Aulanews.id, Surabaya – Enam mahasiswa Unusa mendapat gelar juara dari dua kegiatan lomba berbeda. Tiga mahasiswa Unusa atas nama, Dwi Indah Fadhilatul Amanah, Alisyah Azzahra Putri, Anggita Lusiana Dewi berhasil meraih juara tiga pada lomba Management Administration Great Innovation Competition (MAGIC) National Business Plan Competition di Universitas Sebelas Maret (UNS) Solo. Sementara tiga lainnya atas nama Muhammad Fachruddin, Agung Firmansyah dan Azizatur Rofi’ah, meraih juara dalam ajang lomba Debat Pendidikan se Jawa Bali yang di oleh IAIN Madura Unit Kegiatan Mahasiswa (UKM) Pengembangan Intelektual dan Riset.

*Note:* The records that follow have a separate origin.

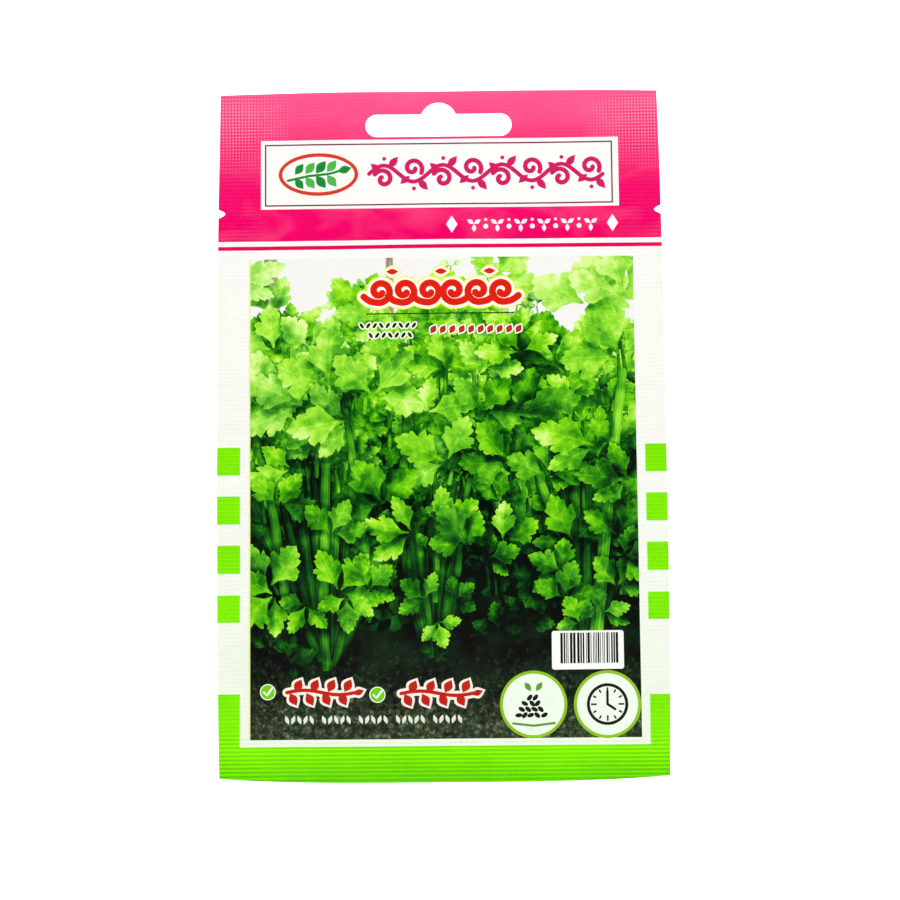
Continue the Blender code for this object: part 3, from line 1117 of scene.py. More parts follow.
def print_vine(plate):
    """A scrolling vine in the header's pink: a curl, two leaves and a dot for each half wave of its stem."""
    left, right, up = -14.2, 33.2, -17.0
    swing, half_wave = 1.7, 6.0
    xs = np.arange(left, right, 0.6)
    plate.stroke([(x, up + swing * math.sin(math.pi * (x - left) / half_wave)) for x in xs], 0.85, PINK)
    for i in range(8):
        x = left + half_wave * (i + 0.5)
        side = 1 if i % 2 else -1
        curl = spiral(x - 0.1, up + side * 1.1, 2.0, 0.5, 90 * side - 120, 1.05 * side, 20)
        plate.stroke(curl, 0.95, PINK)
        plate.ink(leaf_mark(x + 1.9, up - side * 2.3, 3.2, 1.5, -side * 50), values=PINK)
        plate.ink(leaf_mark(x - 1.7, up - side * 1.3, 2.6, 1.3, side * 40), values=PINK)
        plate.ink(circle(x + 0.1, up - side * 3.1, 0.42, 12), values=PINK)


def print_header_marks(plate):
    """Two white diamonds with a chain of small flowers and dots between them."""
    up = -27.6
    for x in (2.5, 35.0):
        plate.ink([(x - 1.15, up), (x, up - 1.75), (x + 1.15, up), (x, up + 1.75)])
    for i, x in enumerate(np.linspace(7.0, 30.6, 11)):
        if i % 2:
            plate.ink(circle(x, up - 0.5, 0.5, 12))
            plate.ink(circle(x, up + 0.9, 0.3, 10))
            continue
        for turn in (35, 145, 270):
            plate.ink(leaf_mark(*beyond(x, up, 0.85, turn), 1.6, 0.85, turn, 7))


def print_title(plate):
    """Red scrolls with a pale halo over a dark rule, and small rows of seeds and lozenges under it."""
    pale = "#fffdf0"
    paths = running_scroll(TITLE_LEFT, TITLE_RIGHT, TITLE_UP, TITLE_HEIGHT, 6)
    for extra, colour in ((1.5, "#f6ee5a"), (0.95, pale), (0.0, RED)):
        for path in paths:
            plate.stroke(path, 1.4 + extra, colour)
        for x in (-9.6, 0.2, 10.0):
            plate.ink(leaf_mark(x, -37.3, 2.6 + extra, 1.2 + extra, 0), values=colour)
    plate.ink(rectangle(-14.9, 14.9, -45.8, -46.05), values="#0f3a14")
    haloed = ((0.55, "#f4f8dc"), (0.0, "#1a1f18"))
    seed_row(plate, -16.4, -4.1, -48.3, 1.25, haloed)
    seed_row(plate, -14.6, -5.6, -50.3, 1.25, haloed)
    for extra, colour in ((0.6, pale), (0.0, "#b5321c")):
        for x in np.arange(-1.4, 16.8, 1.9):
            plate.ink(leaf_mark(x, -49.2, 2.0 + extra, 1.25 + extra, 60, 7), values=colour)


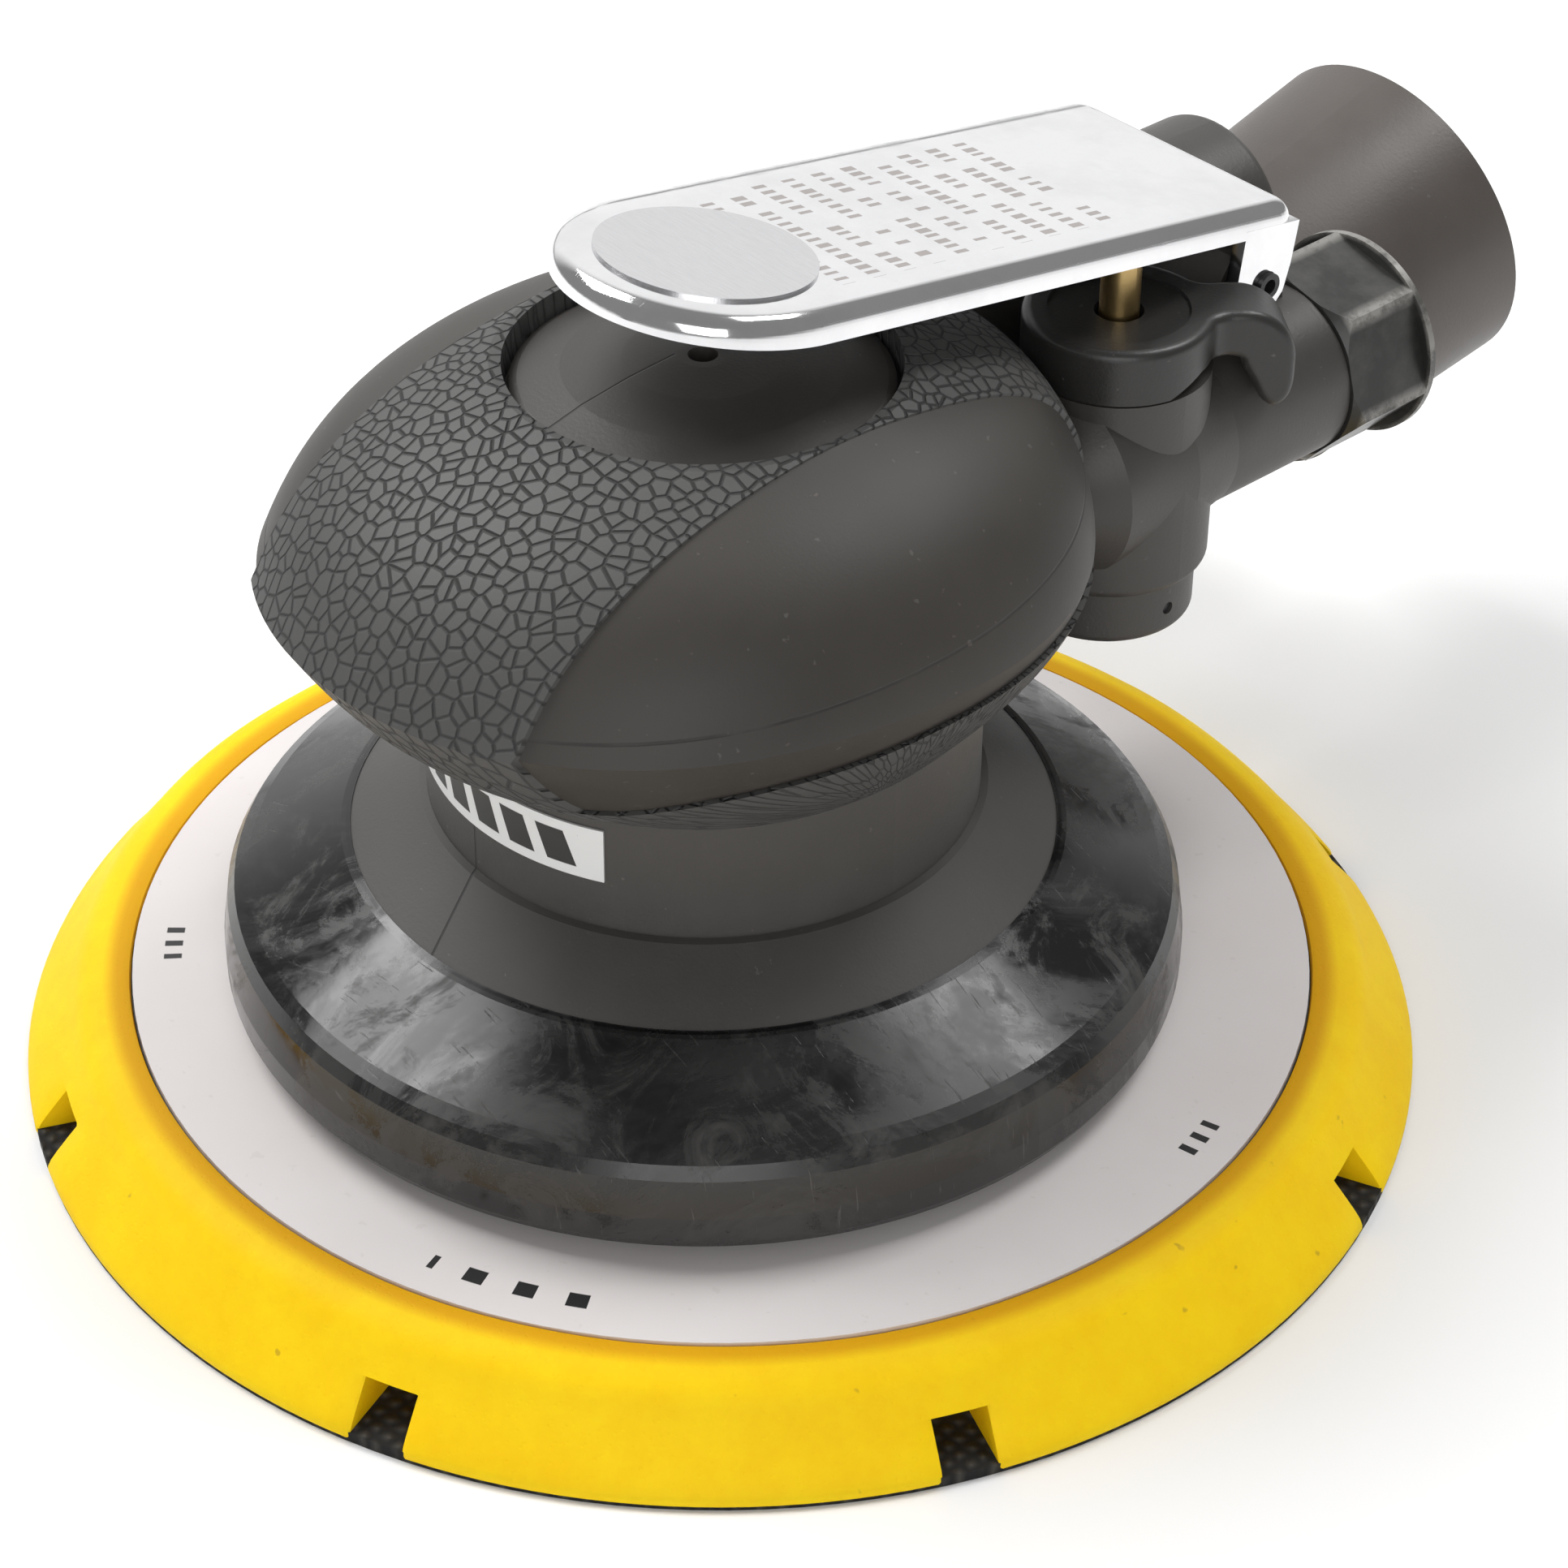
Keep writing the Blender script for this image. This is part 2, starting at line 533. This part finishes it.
def add_mesh(name, vertices, faces, material):
    mesh = bpy.data.meshes.new(name)
    mesh.from_pydata(vertices, [], faces)
    mesh.update()
    thing = bpy.data.objects.new(name, mesh)
    bpy.context.scene.collection.objects.link(thing)
    mesh.materials.append(material)
    for polygon in mesh.polygons:
        polygon.use_smooth = True
    return thing


def build_floor():
    s = Shader("floor_paper")
    tone = s.ramp(s.noise(3, 2), (0.2, (0.93, 0.93, 0.93)), (0.8, (0.95, 0.95, 0.95)))
    paper = s.finish(tone, 0.8, s.bump(s.noise(300, 2), 0.00005, 0.1))
    corners = [(x * FLOOR_HALF, y * FLOOR_HALF, 0) for x, y in ((-1, -1), (1, -1), (1, 1), (-1, 1))]
    floor = add_mesh("floor", corners, [(0, 1, 2, 3)], paper)


def area_light(name, at, to, size, power, size_y=None):
    """A softbox at one point facing another; size_y makes it a rectangle."""
    light = bpy.data.lights.new(name, "AREA")
    light.energy = power
    light.size = size
    if size_y:
        light.shape = "RECTANGLE"
        light.size_y = size_y
    lamp = bpy.data.objects.new(name, light)
    bpy.context.scene.collection.objects.link(lamp)
    lamp.location = at
    lamp.rotation_euler = (Vector(to) - Vector(at)).to_track_quat("-Z", "Y").to_euler()


def build_lights():
    """A dim room with a white sweep at the left rear, two softboxes above, a fill from the right front."""
    world = bpy.data.worlds.new("studio")
    bpy.context.scene.world = world
    world.use_nodes = True
    tree = world.node_tree
    background = tree.nodes["Background"]
    direction = tree.nodes.new("ShaderNodeTexCoord")
    facing = tree.nodes.new("ShaderNodeVectorMath")
    facing.operation = "DOT_PRODUCT"
    facing.inputs[1].default_value = Vector((-0.72, 0.62, 0.20)).normalized()
    tree.links.new(direction.outputs["Generated"], facing.inputs[0])
    level = tree.nodes.new("ShaderNodeMapRange")
    level.interpolation_type = "SMOOTHSTEP"
    tree.links.new(facing.outputs["Value"], level.inputs["Value"])
    level.inputs["From Min"].default_value = 0.62
    level.inputs["From Max"].default_value = 0.90
    level.inputs["To Min"].default_value = 0.25
    level.inputs["To Max"].default_value = 1.0
    tree.links.new(level.outputs["Result"], background.inputs["Strength"])
    background.inputs["Color"].default_value = (1, 1, 1, 1)
    middle = (0, 0, 0.04)
    area_light("key_left", (-0.62, -0.2, 0.86), middle, 0.6, 8.5, 0.5)
    area_light("top_back", (0.12, 0.55, 0.92), middle, 0.4, 4.5)
    area_light("front_fill", (0.95, -0.85, 0.6), middle, 0.9, 6.5)


def build_camera():
    data = bpy.data.cameras.new("camera")
    data.lens = CAMERA_LENS
    data.sensor_width = 36.0
    data.clip_start = 0.01
    camera = bpy.data.objects.new("camera", data)
    bpy.context.scene.collection.objects.link(camera)
    aim = (CAMERA_TO - CAMERA_AT).to_track_quat("-Z", "Y").to_matrix().to_4x4()
    roll = Matrix.Rotation(math.radians(CAMERA_ROLL), 4, "Z")
    camera.matrix_world = Matrix.Translation(CAMERA_AT) @ aim @ roll
    bpy.context.scene.camera = camera


def foam_outline(angle):
    """The foam's section at one bearing, from the hub out and down the wall: (radius, height) in mm.

    The third value is True where the point belongs to the outer wall, which a notch cuts back.
    """
    sway = 0.12 * math.sin(3 * angle + 0.4) + 0.08 * math.sin(7 * angle + 1.9) + 0.05 * math.sin(17 * angle)
    lip = sway * 0.6
    top = [(0.5, 5.0), (18.0, 5.0), (18.1, 7.0), (63.45, 7.0), (63.45, 9.9), (63.6, 10.5 + lip),
           (64.1, 10.65 + lip), (65.4, 10.62 + lip), (66.8, 10.42 + lip), (68.1, 9.95 + sway),
           (69.1, 9.1 + sway), (69.75, 8.1), (70.35, 7.2), (71.55, NOTCH_CEILING)]
    wall = [(71.7, 5.6), (72.9, 4.2), (74.1, 2.75), (74.85, 1.75), (75.12, 1.2), (75.14, 0.7),
            (75.08, 0.5), (75.03, 0.6), (75.0, 1.21)]
    return [(*point, False) for point in top] + [(*point, True) for point in wall]


def foam_columns():
    """Columns round the pad: the bearing of each, its sideways offset in mm and its part in a notch."""
    columns = []
    step = 2 * math.pi / NOTCHES
    for notch in range(NOTCHES):
        middle = step * (notch + 0.5)
        columns += [(middle, offset, depth) for offset, depth in NOTCH_COLUMNS]
        for i in range(1, PLAIN_STEPS):
            columns.append((middle + step * (i / PLAIN_STEPS * PLAIN_SPAN + PLAIN_START), 0.0, 0.0))
    return columns


def foam_point(bearing, offset, depth, radius, height, wall):
    """One vertex in metres: a point of the outline, cut back where a notch passes through the wall."""
    if depth == 1.0 and wall:
        radius = NOTCH_FLOOR
        height = max(height, NOTCH_FOOT)
    elif depth and wall:
        radius -= CORNER_ROUNDING
    if radius > HUB_ZONE_R:
        out = math.sqrt(max(radius * radius - offset * offset, 0.0))
        side = offset
    else:
        out = radius
        side = offset * radius / NOTCH_R
    x = out * math.cos(bearing) - side * math.sin(bearing)
    y = out * math.sin(bearing) + side * math.cos(bearing)
    return (x / 1000, y / 1000 + ORBIT, height / 1000)


def build_foam():
    """The foam as a closed tube of columns, capped at its inner and outer ends, riding on the pad."""
    columns = foam_columns()
    rings = len(foam_outline(0.0))
    vertices = [foam_point(bearing, offset, depth, *point)
                for bearing, offset, depth in columns
                for point in foam_outline(bearing + offset / NOTCH_R)]
    faces = []
    count = len(columns)
    for i in range(count):
        after = (i + 1) % count
        for j in range(rings - 1):
            faces.append((i * rings + j, after * rings + j, after * rings + j + 1, i * rings + j + 1))
    inner_cap = [i * rings for i in range(count)][::-1]
    outer_cap = [i * rings + rings - 1 for i in range(count)]
    faces += [inner_cap, outer_cap]
    foam = add_mesh("pad_foam_body", vertices, faces, pad_foam())
    foam.data.set_sharp_from_angle(angle=math.radians(35))
    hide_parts("pad_foam")
    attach(foam, "pad")


build_foam()
build_floor()
build_lights()
build_camera()
bpy.context.scene.view_settings.view_transform = "Standard"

Dwi Indah Fadhilatul Amanah, Alisyah Azzahra Putri, Anggita Lusiana Dewi, ketiganya meraih juara setelah membuat busnis plan Co-man kepanjangan dari cookies matan. Matan adalah istilah dari tunanetra. Cokies ini terbuat dari tepung umbi porang.
Di Jepang umbi porang kerap digunakan bahan dasar pembuatan nasi shiratake dan mie siratake yang biasa digunakan cara untuk menjalankan diet. Umbi porang memiliki kadar kalori paling rendah dibandingkan nasi dan umbi-umbian lainnya, selain itu umbi porang juga mengandung banyak zat gizi salah satunya sangat tinggi serat.
“Sehingga saat dijadikan cookies yang kami buat juga sangat cocok untuk mereka yang sedang menjalani program diet tapi tetap ingin nyemil,” ungkap salah satu anggota dari Prodi S1 Gizi Unusa, Dwi Indah Fadhilatul Amanah.
Dwi menambahkan jika timnya memilih untuk menggunakan tepung porang karena ingin Indonesia memiliki banyak inovasi pengolahan dari umbi porang. Selama ini Indonesia hanya mengekspor bahan mentah dari umbi porang.
“Kedepannya dengan salah satu ide yang kami cetuskan berupa cookies akan muncul inovasi inovasi baru cara pengolahan umbi porang, sehingga menambah nilai ekonomi dari umbi porang dan mampu membantu perekonomian para petani porang yang cukup banyak di Jawa Timur,” ungkap Dwi.
Dwio mengungkapkan, kesulitan yang dialami mereka saat mengolah umbi porang adalah karena termasuk jenis tanaman tahunan, sehingga harus menunggu hingga satu sampai dua tahun baru bisa dipanen. “Selain itu harga tepung porang juga cukup mahal dan harganya di pasaran tidak setabil, sehingga dalam mengolahnya menjadi tepung kami langsung berkerjasama dengan petani untuk membelinya,” ucap Dwi.
Untuk cookiesnya, Dwi menjelaskan satu wadah cookiesnya terdapat coco chip membentuk huruf braille hingga membentuk kata-kata motivasi. “Kami ingin memberikan kesan untuk penyandang tunanetra mendapatkan motivasi dari kata-kata penyemangat dari setiap membeli Co-Man,” ungkapnya.